With the push for more women to step into leadership roles, a unique subset of leaders is emerging in family business: daughters that are taking charge. After mentoring a group of these women through a local center at University of Cincinnati’s business school, Social Psychologist Amy Katz noticed something fascinating.
“They are not like other young women that I’ve worked with. They talk about different issues. Their parents are their bosses. They understand money matters and taxes. It’s a different kind of career evolution,” said Amy.
To help these women, Amy and her business partner Todd Uterstaedt created Daughters in Charge—a community with coaching, podcasts, seminars and resources to address both personal and business issues that arise when working with family.

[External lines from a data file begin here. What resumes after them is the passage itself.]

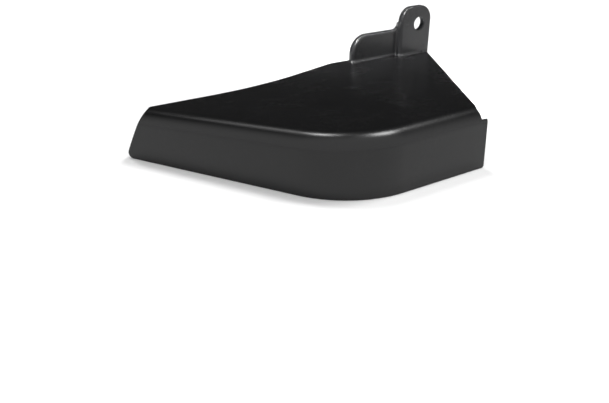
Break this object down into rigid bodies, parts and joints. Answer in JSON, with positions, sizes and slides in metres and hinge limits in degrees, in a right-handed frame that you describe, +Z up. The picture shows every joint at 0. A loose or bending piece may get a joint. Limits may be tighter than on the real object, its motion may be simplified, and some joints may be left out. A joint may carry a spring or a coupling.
{
  "type": "mud flap",
  "caption": "Corner mud flap: moulded panel with a rounded-over skirt on two sides, held by one bolt through an upright joggled tab.",
  "frame": {"origin": "on the bolt hole's axis at the lug's back face", "axes": "+Z up, square to the skirt's bottom edge; +Y along the bolt hole, pointing inboard, away from the lug's front face; +X along the tab and the side wall, from the front corner towards the side wall's free end"},
  "size_m": [0.265, 0.155, 0.068],
  "materials": {
    "black_plastic": "satin moulded black, very fine grain",
    "black_steel": "black-coated steel"
  },
  "bodies": {
    "root": {"guard_shell": "black_plastic", "mounting_tab": "black_plastic", "bolt_bush": "black_steel", "tab_gussets": "black_plastic", "root_rib": "black_plastic", "panel_ribs": "black_plastic"}
  },
  "joints": []
}
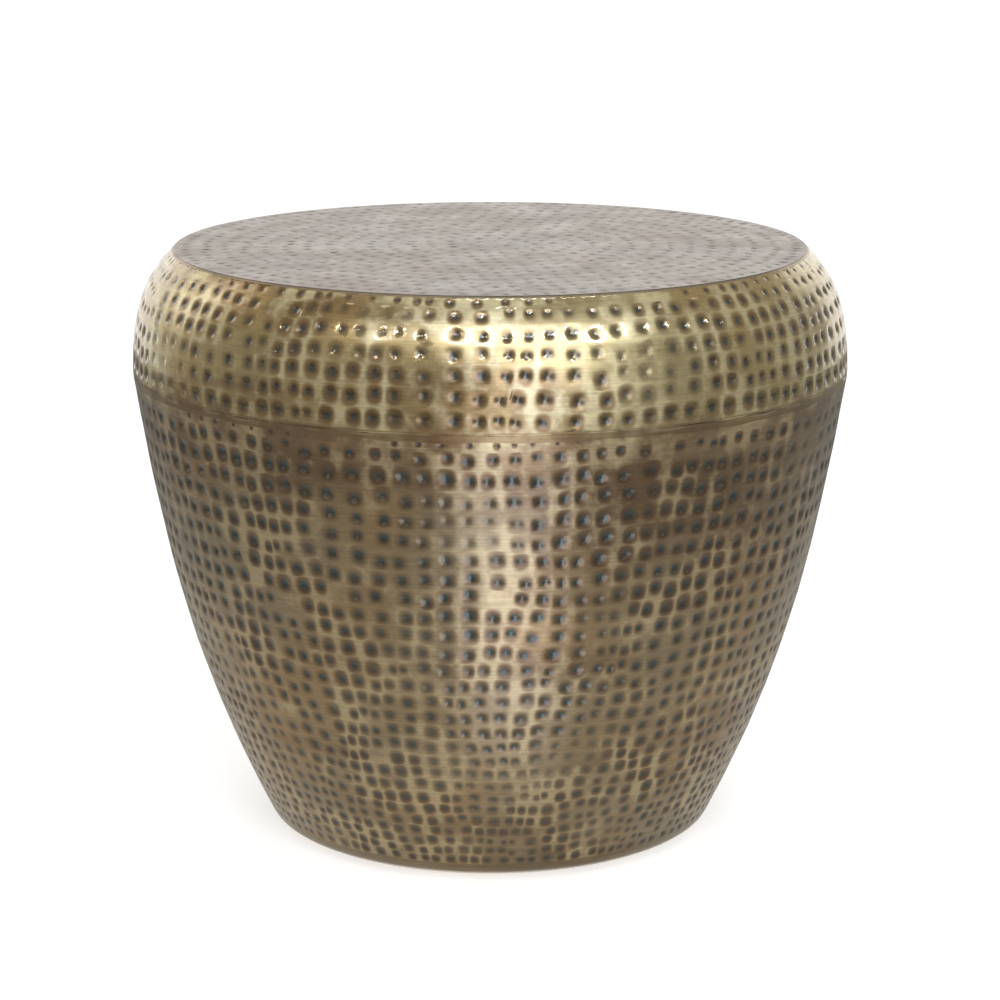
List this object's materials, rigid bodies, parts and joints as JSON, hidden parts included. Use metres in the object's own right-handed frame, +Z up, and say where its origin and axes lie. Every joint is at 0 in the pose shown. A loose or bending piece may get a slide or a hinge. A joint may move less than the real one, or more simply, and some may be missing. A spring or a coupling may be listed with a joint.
{
  "type": "drum side table",
  "caption": "Hollow hammered-metal drum side table with a flat round top, a rounded shoulder over a seam, and a tapered body that is open below and stands on rubber feet.",
  "frame": {"origin": "on the floor, in the middle of the drum", "axes": "+Z up along the drum's axis; X and Y run along the two bars under the top, and the feet lie between them"},
  "size_m": [0.543, 0.543, 0.45],
  "materials": {
    "top_sheet": "hammered, pale brushed brass with a warm grey patina",
    "shell_sheet": "hammered, aged brass with a brown patina",
    "braze": "dressed smooth",
    "bar_steel": "mill finish flat bar",
    "foot_rubber": "matt moulded rubber",
    "zinc_fastener": "zinc plated"
  },
  "bodies": {
    "root": {"top_disc": "top_sheet", "shoulder_shell": "shell_sheet", "lower_shell": "shell_sheet", "seam_braze": "braze", "top_brace_upper": "bar_steel", "top_brace_lower": "bar_steel", "foot_1": "foot_rubber", "foot_2": "foot_rubber", "foot_3": "foot_rubber", "foot_4": "foot_rubber", "foot_screws": "zinc_fastener", "foot_washers": "zinc_fastener", "foot_nuts": "zinc_fastener"}
  },
  "joints": []
}
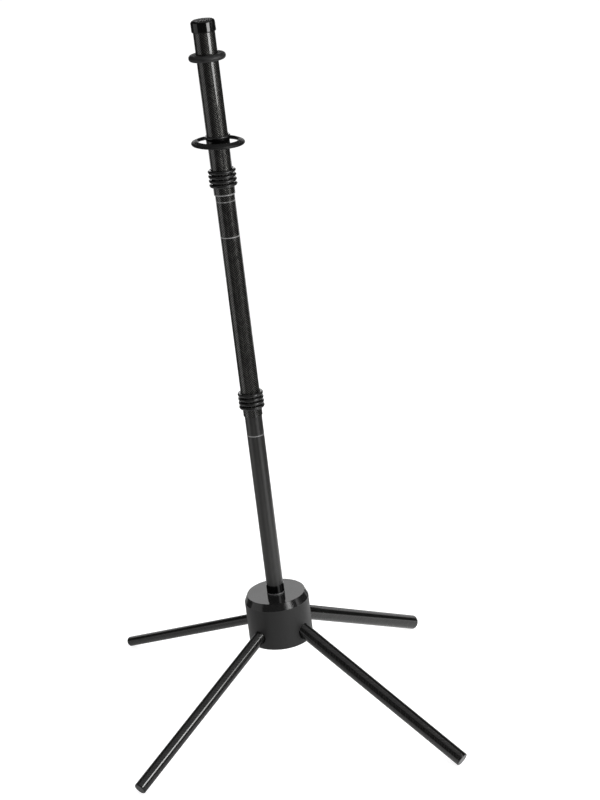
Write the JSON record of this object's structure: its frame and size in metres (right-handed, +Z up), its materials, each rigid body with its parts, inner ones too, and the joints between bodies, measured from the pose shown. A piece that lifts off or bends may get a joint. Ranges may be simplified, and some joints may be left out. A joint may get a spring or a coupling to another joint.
{
  "type": "instrument stand",
  "caption": "Slim collapsible instrument stand: leaning telescopic carbon mast with bell rest and throat ring, round hub and pull-out carbon legs.",
  "frame": {"origin": "on the floor, in the middle of the bounding rectangle of the four leg tips", "axes": "+Z up, +X to the right and +Y away from the viewer of the picture; the mast leans towards -X"},
  "size_m": [0.4018, 0.3994, 0.8331],
  "materials": {
    "carbon_fibre": "clear-coated woven carbon tube",
    "black_acetal": "fine turned, satin",
    "gloss_black_plastic": "polished",
    "black_rubber": "matte to satin",
    "pale_metal": "machined"
  },
  "bodies": {
    "hub": {"hub_body": "black_acetal", "hub_socket_liner": "pale_metal", "socket_grip_front_right": "black_rubber", "socket_grip_front_left": "black_rubber", "socket_grip_rear_left": "black_rubber", "socket_grip_rear_right": "black_rubber"},
    "lower_mast": {"lower_tube": "carbon_fibre", "lower_tube_foot_collar": "gloss_black_plastic", "lower_tube_marker_ring": "pale_metal"},
    "middle_mast": {"middle_tube": "carbon_fibre", "middle_tube_marker_ring": "pale_metal", "middle_oring_1": "black_rubber", "middle_oring_2": "black_rubber", "middle_oring_3": "black_rubber", "middle_oring_4": "black_rubber"},
    "upper_mast": {"upper_tube": "carbon_fibre", "upper_tube_end_ring": "pale_metal", "upper_oring_1": "black_rubber", "upper_oring_2": "black_rubber", "upper_oring_3": "black_rubber", "upper_oring_4": "black_rubber"},
    "cap": {"end_cap": "gloss_black_plastic"},
    "throat_guide": {"throat_ring": "black_rubber"},
    "bell_rest_grip": {"bell_rest_grip_oring": "black_rubber"},
    "bell_rest": {"bell_rest_carrier": "gloss_black_plastic", "bell_rest_rim": "black_rubber"},
    "leg_front_right": {"leg_tube_front_right": "carbon_fibre", "leg_plug_front_right": "gloss_black_plastic"},
    "leg_front_left": {"leg_tube_front_left": "carbon_fibre", "leg_plug_front_left": "gloss_black_plastic"},
    "leg_rear_left": {"leg_tube_rear_left": "carbon_fibre", "leg_plug_rear_left": "gloss_black_plastic"},
    "leg_rear_right": {"leg_tube_rear_right": "carbon_fibre", "leg_plug_rear_right": "gloss_black_plastic"}
  },
  "joints": [
    {"name": "mast_pull_out", "type": "slide", "parent": "hub", "child": "lower_mast", "axis": [-0.0818, -0.0047, 0.9966], "range_m": [0, 0.038]},
    {"name": "middle_telescope", "type": "slide", "parent": "lower_mast", "child": "middle_mast", "axis": [-0.0818, -0.0047, 0.9966], "range_m": [-0.212, 0]},
    {"name": "upper_telescope", "type": "slide", "parent": "middle_mast", "child": "upper_mast", "axis": [-0.0818, -0.0047, 0.9966], "range_m": [-0.118, 0]},
    {"name": "cap_pull_off", "type": "slide", "parent": "upper_mast", "child": "cap", "axis": [-0.0818, -0.0047, 0.9966], "range_m": [0, 0.014]},
    {"name": "throat_ring_slide", "type": "slide", "parent": "upper_mast", "child": "throat_guide", "axis": [-0.0818, -0.0047, 0.9966], "range_m": [-0.04, 0.022]},
    {"name": "bell_rest_slide", "type": "slide", "parent": "upper_mast", "child": "bell_rest_grip", "axis": [-0.0818, -0.0047, 0.9966], "range_m": [-0.026, 0.038]},
    {"name": "bell_rest_swivel", "type": "hinge", "parent": "bell_rest_grip", "child": "bell_rest", "pos_m": [-0.05318, 0.00014, 0.69785], "axis": [-0.0818, -0.0047, 0.9966], "continuous": true},
    {"name": "leg_front_right_pull_out", "type": "slide", "parent": "hub", "child": "leg_front_right", "axis": [0.6991, -0.5824, -0.4149], "range_m": [0, 0.026]},
    {"name": "leg_front_left_pull_out", "type": "slide", "parent": "hub", "child": "leg_front_left", "axis": [-0.5875, -0.6999, -0.4062], "range_m": [0, 0.026]},
    {"name": "leg_rear_left_pull_out", "type": "slide", "parent": "hub", "child": "leg_rear_left", "axis": [-0.6705, 0.6204, -0.4068], "range_m": [0, 0.026]},
    {"name": "leg_rear_right_pull_out", "type": "slide", "parent": "hub", "child": "leg_rear_right", "axis": [0.6206, 0.665, -0.4154], "range_m": [0, 0.026]}
  ]
}
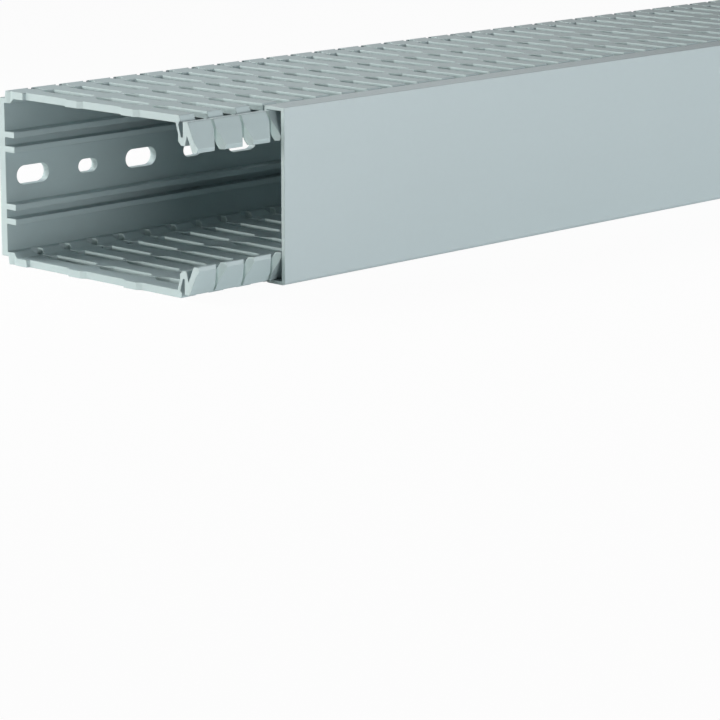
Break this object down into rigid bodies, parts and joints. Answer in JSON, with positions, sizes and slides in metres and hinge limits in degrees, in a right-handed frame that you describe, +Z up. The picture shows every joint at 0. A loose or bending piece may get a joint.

“Often family businesses are insular and it’s hard for women to find other women who understand their specific situations.”
To connect this community, Amy and Todd built Daughters in Charge almost exclusively online to reach daughters locally, nationally and even internationally. Through their Ask Amy blog, Amy addresses the challenges for women trying to establish themselves professionally while working alongside siblings, parents and relatives.
“Some daughters are absolutely welcomed and have taken on roles magnificently working with their fathers or mothers or non-family execs. And others struggle quite a bit. They struggle because they seek credibility and they don’t get it. They struggle because their siblings just remember them as a kid sister… Each family is a universe and the issues are as complex as families are.”
As both a psychologist and business consultant, Amy understands how family systems work and is helping women define their roles within business. Sometimes that means coaching women to be more confident in their strengths, and other times it’s helping them realize their passions lie outside the family business.
“I had written a blog about deciding to leave and I got a call from this woman. She said, ‘I just want you to know I have been looking at your site and reading your stuff and I’ve decided to leave my family’s business and I feel really great about it. I don’t know what’s next and I know that it is okay for me to seek something else.’”
By talking through tough decisions and family matters, Amy is empowering other women to have confidence and take responsibility for their professional lives—a challenge she too faced.
“I used to work for GE aircraft engines and I was a woman in a very nontraditional role. There were men all around that doubted me and I struggled with my own credibility. My experience as a younger woman trying to gain authority has stayed with me, and I watch as they struggle with that. I appreciate that struggle and that’s part of the gratification that I can help them think through how they might handle themselves.”
As these women individually run their family businesses alongside raising their own children, they play a pivotal role in the bigger picture of redefining how we think about work.
“These women are pioneers. If they don’t see themselves as special but rather as introducing different ways of working for them and other women, then they can be a source of introducing policies and practices that might not otherwise have crossed the screens of their fathers.”
With a daughter of her own, Amy recognizes the struggles of parenting and balancing a full-time work schedule with being a mother. For Amy, building her own business allowed her the schedule she wanted to fit her lifestyle.
“I have enormous flexibility. I can be up on my computer at 2 am and don’t necessarily have to get up at 6 am and put on heels the way I did in other settings.”
She tries to lead by example to show other women how they too can figure out a way to balance their professional aspirations and personal lives. With her own daughter now in her twenties and deciding on a career path, Amy’s advice to her is, well, like any loving mother.
“Allow yourself to be surprised by what you end up doing. Don’t follow a predetermined script or be afraid of risks because work lives and interests shift…Oh, and listen to your mother!” she laughed.
As for other women stepping in to lead a family business, Amy says:
“Understand that you will be a change agent by virtue of your gender, your age, your history, the changes in the marketplace and the environment around you. It can be a wonderful opportunity and it can be quite challenging. Be prepared for learning how to adapt.”
Thanks Amy, for inspiring women to not be afraid to explore their strengths, stand up for what they want and go confidently in whatever direction they choose.